I'll start by going back in time and give some background as to how I got to where I am now in this whole motherhood journey of mine. When I had my son, I left behind a career that had been more than just a job for me. It was my whole identity. It had been my passion for well over a decade. It was what I felt I had been put on this planet to do. I was very, very good at it. It came naturally, it was fun, it was exciting and incredibly rewarding and fulfilling. I looked forward to going to work every single day. It suited my independent and thrill-seeking nature perfectly. It met my need for adrenaline rushes and constant change. It fulfilled my strong desire to have a solid sense of purpose in my life. It basically met all the needs and requirements I had established for a potential career/lifestyle and provided me with all the personal satisfaction I could ever wish for.

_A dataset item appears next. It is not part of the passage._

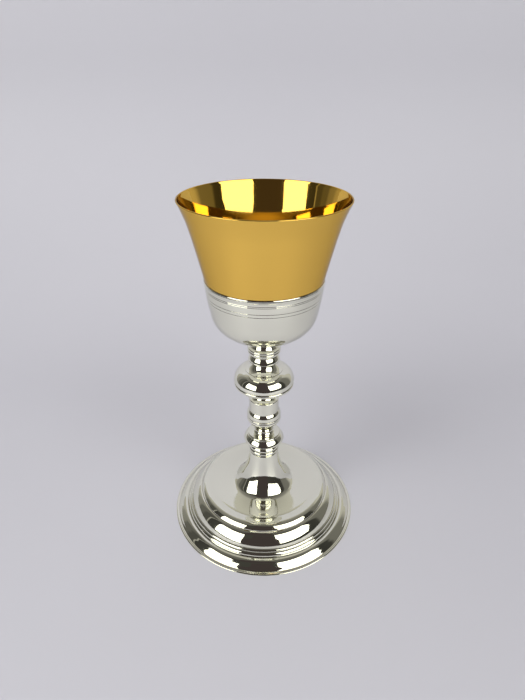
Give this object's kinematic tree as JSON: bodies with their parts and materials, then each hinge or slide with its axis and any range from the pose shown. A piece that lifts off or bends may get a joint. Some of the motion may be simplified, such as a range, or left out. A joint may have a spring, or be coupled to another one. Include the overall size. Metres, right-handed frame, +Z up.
{
  "type": "chalice",
  "caption": "Turned stem chalice: flared gilt cup seated in a plain undercup, moulded stem with a rounded knop, and a stepped round foot open underneath.",
  "frame": {"origin": "middle of the foot's underside, on the surface it stands on", "axes": "+Z up along the turning axis, from the foot to the rim of the cup"},
  "size_m": [0.116, 0.116, 0.2],
  "materials": {
    "gilt": "gilt silver, satin outside and bright inside",
    "silver": "polished silver, slightly warm, with fine handling marks"
  },
  "bodies": {
    "root": {"cup": "gilt", "undercup": "silver", "upper_stem": "silver", "knop": "silver", "lower_stem": "silver", "foot": "silver"}
  },
  "joints": []
}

When my son was born, I left that all behind. Willingly. And because I was so wrapped up (try swallowed up...) in being a new mom and everything that comes with motherhood, I didn't have much time to really think about how much I missed it. I had been doing it long enough (working 12 to 14 hr shifts on graveyards for years on end) that the change of pace and the sudden downtime at home with my baby were actually very welcome and appreciated. Gavin and I spent hours cuddling, nursing, napping, bonding etc... Life was good. Gavin was my life and I was totally OK with that. Next thing I knew I was pregnant with Ellie and before you could blink an eye, I was home from the birthing center, with a 2 yr old and a newborn. A newborn who spent the first 9 months of her life screaming endlessly and never sleeping more than 20 mn stretches at a time and a toddler in the throes of the terrible two's. And, suddenly, my little slice of heaven quickly dissipated. Something inside me shifted. My life wasn't all happy, happy, joy, joy anymore. The drudgery of the same old routine day in and day out finally caught up with me. The massive sleep exhaustion from never getting more than 20 mn stretches of sleep at any given time took its toll. The challenge of having a baby who cried pretty much nonstop and was inconsolable no matter what I did wrecked havoc on my psyche.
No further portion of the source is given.